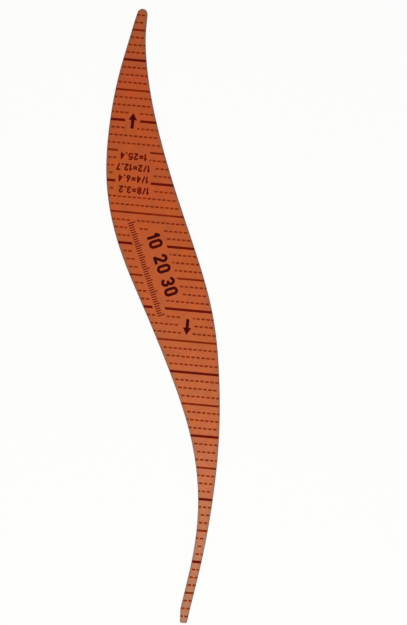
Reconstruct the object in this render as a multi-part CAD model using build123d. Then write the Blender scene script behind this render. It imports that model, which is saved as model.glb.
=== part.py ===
from build123d import *
import math
import os

# A tailor's sleeve curve: one flat S-shaped plastic blade that carries printed inch graduations.
# Millimetres. +Y points along the blade to its rounded nose, +X to the right with the print up,
# and +Z out of the printed face. The origin is on the underside, below the middle of the blade.

# Blade
blade_length = 250.0  # from the nose tip to the square tail end
blade_span = 57.0  # across the two bellies of the S
blade_thickness = 2.0
edge_round = 0.2  # polished round along the edges of both faces
nose_radius = 2.1
nose_flank = 15.0  # degrees that the left flank leans out where it leaves the nose
tail_width = 2.8
tail_run = 5.5  # short straight stretch before the tail end, on the left
tail_corner_radius = 0.6
tail_lean = 8.0  # degrees that both long edges lean inwards as they reach the tail

# The two long edges: how far across the span they lie, as a share of it from the middle, at
# shares of the length from the nose tip.
nose_across = -0.335
left_edge = {0.05: -0.411, 0.1: -0.454, 0.2: -0.498, 0.3: -0.475, 0.4: -0.343}
left_edge |= {0.5: -0.118, 0.6: 0.109, 0.7: 0.295, 0.8: 0.389, 0.9: 0.383}
left_tail_across = 0.333
right_edge = {0.05: -0.295, 0.1: -0.262, 0.2: -0.141, 0.3: 0.027, 0.4: 0.217}
right_edge |= {0.5: 0.378, 0.6: 0.462, 0.7: 0.499, 0.8: 0.493, 0.9: 0.453}
right_tail_across = 0.387

# Printed film
ink_thickness = 0.04
inch = 25.4
eighth = inch / 8
rows_per_line = 4  # a solid line every half inch, with three dashed rows between two of them
first_line_inset = 9.15  # from the nose tip to the first solid line
inch_line_width = 1.05
half_line_width = 0.8
dash_width = 0.7
dash_length = 1.45
dash_pitch = 2.05
dash_start = 0.2  # where a dash of the first row after a solid line is centred, across the blade
dash_step = dash_pitch / 4  # the next dashed row starts this much further left
dash_lean = 0.03  # and each row this much further left again, counted down the whole blade
smallest_mark = dash_length * dash_width / 2  # square millimetres: less than half a dash doesn't print

# Arrows
arrow_length = 6.6
arrow_head_length = 3.0
arrow_head_width = 3.5
arrow_shaft_width = 1.35
arrow_clear = 1.4
nose_arrow_line = 3  # the solid line, counted from 0, that the nose arrow sits on
nose_arrow_shift = -0.3  # to the right of the blade's middle
tail_arrow_inset = 130.3  # from the nose tip
tail_arrow_shift = 1.8  # to the right of the blade's middle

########

Exercise.
Make an exact copy of the material above.

Full answer.
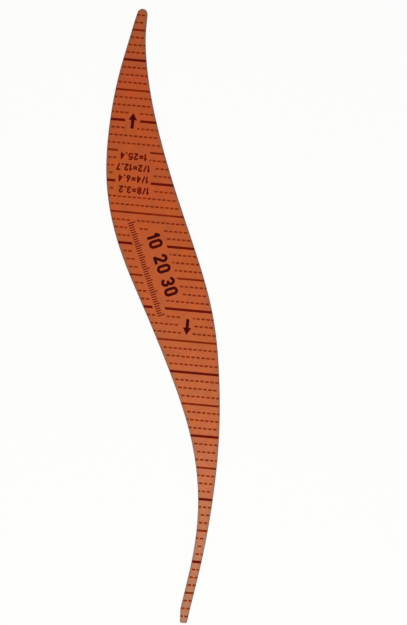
Reconstruct the object in this render as a multi-part CAD model using build123d. Then write the Blender scene script behind this render. It imports that model, which is saved as model.glb.
=== part.py ===
from build123d import *
import math
import os

# A tailor's sleeve curve: one flat S-shaped plastic blade that carries printed inch graduations.
# Millimetres. +Y points along the blade to its rounded nose, +X to the right with the print up,
# and +Z out of the printed face. The origin is on the underside, below the middle of the blade.

# Blade
blade_length = 250.0  # from the nose tip to the square tail end
blade_span = 57.0  # across the two bellies of the S
blade_thickness = 2.0
edge_round = 0.2  # polished round along the edges of both faces
nose_radius = 2.1
nose_flank = 15.0  # degrees that the left flank leans out where it leaves the nose
tail_width = 2.8
tail_run = 5.5  # short straight stretch before the tail end, on the left
tail_corner_radius = 0.6
tail_lean = 8.0  # degrees that both long edges lean inwards as they reach the tail

# The two long edges: how far across the span they lie, as a share of it from the middle, at
# shares of the length from the nose tip.
nose_across = -0.335
left_edge = {0.05: -0.411, 0.1: -0.454, 0.2: -0.498, 0.3: -0.475, 0.4: -0.343}
left_edge |= {0.5: -0.118, 0.6: 0.109, 0.7: 0.295, 0.8: 0.389, 0.9: 0.383}
left_tail_across = 0.333
right_edge = {0.05: -0.295, 0.1: -0.262, 0.2: -0.141, 0.3: 0.027, 0.4: 0.217}
right_edge |= {0.5: 0.378, 0.6: 0.462, 0.7: 0.499, 0.8: 0.493, 0.9: 0.453}
right_tail_across = 0.387

# Printed film
ink_thickness = 0.04
inch = 25.4
eighth = inch / 8
rows_per_line = 4  # a solid line every half inch, with three dashed rows between two of them
first_line_inset = 9.15  # from the nose tip to the first solid line
inch_line_width = 1.05
half_line_width = 0.8
dash_width = 0.7
dash_length = 1.45
dash_pitch = 2.05
dash_start = 0.2  # where a dash of the first row after a solid line is centred, across the blade
dash_step = dash_pitch / 4  # the next dashed row starts this much further left
dash_lean = 0.03  # and each row this much further left again, counted down the whole blade
smallest_mark = dash_length * dash_width / 2  # square millimetres: less than half a dash doesn't print

# Arrows
arrow_length = 6.6
arrow_head_length = 3.0
arrow_head_width = 3.5
arrow_shaft_width = 1.35
arrow_clear = 1.4
nose_arrow_line = 3  # the solid line, counted from 0, that the nose arrow sits on
nose_arrow_shift = -0.3  # to the right of the blade's middle
tail_arrow_inset = 130.3  # from the nose tip
tail_arrow_shift = 1.8  # to the right of the blade's middle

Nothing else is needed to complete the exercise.